### Task goal
In the records that follow, show each line where the word "More" is present.

### Records to use
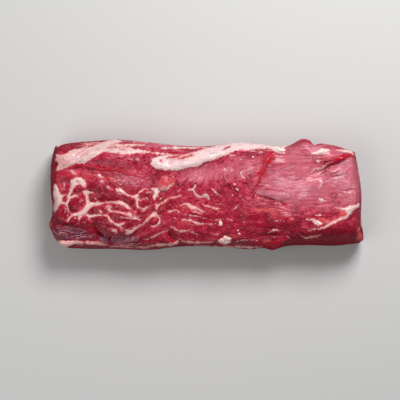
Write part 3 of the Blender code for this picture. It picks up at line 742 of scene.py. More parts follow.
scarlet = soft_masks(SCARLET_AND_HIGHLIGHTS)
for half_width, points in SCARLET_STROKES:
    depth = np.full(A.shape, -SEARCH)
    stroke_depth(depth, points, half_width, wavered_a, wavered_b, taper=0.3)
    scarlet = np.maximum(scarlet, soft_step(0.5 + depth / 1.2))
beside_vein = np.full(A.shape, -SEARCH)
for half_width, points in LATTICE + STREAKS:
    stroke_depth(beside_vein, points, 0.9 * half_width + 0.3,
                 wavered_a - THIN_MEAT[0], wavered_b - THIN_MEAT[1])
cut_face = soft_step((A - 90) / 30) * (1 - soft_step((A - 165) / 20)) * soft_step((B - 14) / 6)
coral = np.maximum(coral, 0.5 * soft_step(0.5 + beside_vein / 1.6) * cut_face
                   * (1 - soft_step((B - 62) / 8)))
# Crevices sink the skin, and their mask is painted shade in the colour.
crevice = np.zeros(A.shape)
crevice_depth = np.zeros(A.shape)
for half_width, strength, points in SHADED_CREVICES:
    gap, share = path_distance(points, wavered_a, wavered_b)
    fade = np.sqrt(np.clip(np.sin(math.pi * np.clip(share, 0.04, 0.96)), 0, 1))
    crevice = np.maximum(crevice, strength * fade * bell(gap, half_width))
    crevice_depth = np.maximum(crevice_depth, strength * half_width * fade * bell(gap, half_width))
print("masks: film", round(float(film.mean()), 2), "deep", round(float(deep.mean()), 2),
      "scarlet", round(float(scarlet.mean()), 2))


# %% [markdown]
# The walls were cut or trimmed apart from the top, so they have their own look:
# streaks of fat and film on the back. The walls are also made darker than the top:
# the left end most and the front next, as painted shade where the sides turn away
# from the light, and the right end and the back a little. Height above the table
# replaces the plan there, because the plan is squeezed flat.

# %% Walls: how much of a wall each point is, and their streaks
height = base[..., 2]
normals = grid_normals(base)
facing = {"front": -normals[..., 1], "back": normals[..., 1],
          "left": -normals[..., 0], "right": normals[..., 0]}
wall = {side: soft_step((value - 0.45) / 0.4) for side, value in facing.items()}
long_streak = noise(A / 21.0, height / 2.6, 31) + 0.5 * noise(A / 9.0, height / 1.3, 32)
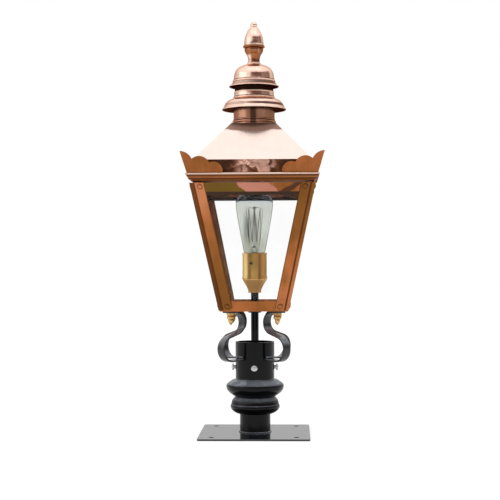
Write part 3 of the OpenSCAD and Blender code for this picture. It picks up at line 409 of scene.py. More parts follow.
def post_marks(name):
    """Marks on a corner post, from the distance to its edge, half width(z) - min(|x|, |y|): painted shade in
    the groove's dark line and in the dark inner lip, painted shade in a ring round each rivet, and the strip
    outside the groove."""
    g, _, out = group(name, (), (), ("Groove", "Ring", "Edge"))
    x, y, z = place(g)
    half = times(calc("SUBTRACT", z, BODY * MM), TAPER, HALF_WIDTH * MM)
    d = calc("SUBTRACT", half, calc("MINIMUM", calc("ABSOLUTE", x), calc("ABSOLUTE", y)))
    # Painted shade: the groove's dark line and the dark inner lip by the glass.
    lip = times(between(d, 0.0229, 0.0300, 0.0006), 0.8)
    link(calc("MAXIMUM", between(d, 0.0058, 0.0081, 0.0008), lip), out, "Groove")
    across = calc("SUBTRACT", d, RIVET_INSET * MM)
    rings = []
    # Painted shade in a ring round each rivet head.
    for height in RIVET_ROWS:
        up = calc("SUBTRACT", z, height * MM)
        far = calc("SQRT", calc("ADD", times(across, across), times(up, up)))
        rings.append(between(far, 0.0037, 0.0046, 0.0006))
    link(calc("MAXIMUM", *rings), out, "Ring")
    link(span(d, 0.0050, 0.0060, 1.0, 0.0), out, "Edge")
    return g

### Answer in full
Write part 3 of the Blender code for this picture. It picks up at line 742 of scene.py. More parts follow.
Write part 3 of the OpenSCAD and Blender code for this picture. It picks up at line 409 of scene.py. More parts follow.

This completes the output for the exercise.